Era sozinha, a Maria Teresa. Não me
refiro ao facto, objetivo, de que morava só. Mesmo para uma criança, como eu
era, isso parecia óbvio. Duas a três vezes por dia, no mínimo, vinha
visitar-nos a casa. Abria a porta e chamava: “Maria, estás cá?” Sem esperar resposta,
ia entrando e falando. Muitas vezes, não estava a minha mãe, apenas eu e o meu
irmão. Egoístas como as crianças aprendem depressa a ser, calávamo-nos para que
ela fosse embora em vez de vir ter connosco e nos desconcentrasse dos desenhos
animados ou dos jogos de computador. Por vezes, funcionava, andava pelo
rés-do-chão algum tempo, falando sozinha, avaliando o conteúdo da fruteira ou
abrindo o frigorífico. Se a minha mãe tivesse o almoço ao lume, provava e
retificava os temperos ou queixava-se do excesso de sal. Refilava da abundância
se a minha mãe tinha bacalhau de molho a dessalar ou da míngua se houvesse
apenas uma banana onde tinha estado um cacho repleto. Sempre a conversar
consigo própria e reforçando essa ideia que eu tinha de que era só.
Um dia, numa dessas visitas, ao
ouvi-la falar, rimo-nos. Indecisa entre subir as escadas ou ficar, ficou a
olhar para cima no patamar, à escuta. Ao senti-la aproximar, ficámos em
silêncio como se estivéssemos a brincar às escondidas. Então, olhámos em volta
e vimos no chão umas calças que estavam num monte de roupa suja.
Irrefletidamente, pegamos nelas e atiramo-las escada abaixo atingindo a Maria
Teresa na cabeça. Assustada, sem discernir o que a estaria a atacar, saltou em altos
brados para a rua, ainda com as calças na cabeça gaguejando: “É bruxedo! É
bruxedo!”. Nós rimo-nos a espreitar à janela do primeiro andar. A Maria Teresa
não achou piada nenhuma.
A minha mãe recorda ainda, muitas
vezes, a ocasião em que ouvia vozes vindas da televisão mesmo que o aparelho
estivesse já desligado da tomada. Chamou a minha mãe que ficou igualmente
perplexa e, mesmo antes de chamar um padre exorcista, chamou o Chibanga,
entendido em eletricidade que descobriu um pequeno rádio transístor ligado na
gaveta por baixo da televisão. As vozes do outro mundo eram apenas os locutores
da rádio.
Noutra ocasião num estrondo,
caiu-lhe um homem na cozinha, quebrando o telhado. Imagino que dessa vez ela
tivesse crido que era o próprio Belzebu que a atormentava, foi um susto tal que
nessa noite não quis dormir em sua casa e veio dormir com a minha mãe.

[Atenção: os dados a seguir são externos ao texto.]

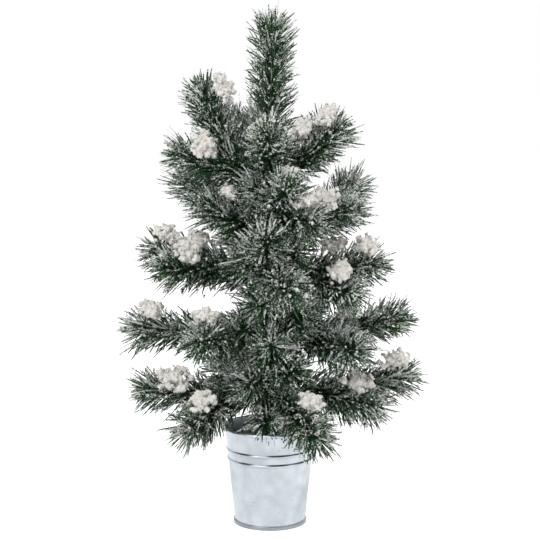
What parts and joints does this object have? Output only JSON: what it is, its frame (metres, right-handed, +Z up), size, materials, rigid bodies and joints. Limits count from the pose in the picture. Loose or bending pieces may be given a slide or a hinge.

Quando estas coisas se explicavam e
a Maria Teresa entendia enfim que nada de sobrenatural lhe tinha acontecido e
que eram apenas coisas que aconteciam a mentes excessivamente ociosas, punha um
ar desconsolado e soltava um lamento que introduzia com um “ai” prolongado e
profundo: “Vida Triste!”. Era esta a bengala que a amparava, repetidamente,
como um mantra. Repenso agora nos motivos que a levariam a adjetivar daquela
forma a vida. Seria a solidão, o medo do sobrenatural? E concluo que a obsessão
com o sobrenatural nascia da solidão. Talvez tivesse
começado como um escape para o tédio, um rabisco que ela desenhava numa folha
de papel que não suportava continuar a ver em branco ou uma conversa que tem
consigo própria para rasgar o silêncio. Com a rotina, com o tempo, talvez o que
imaginava se tenha tornado tão real como uma Vida Triste.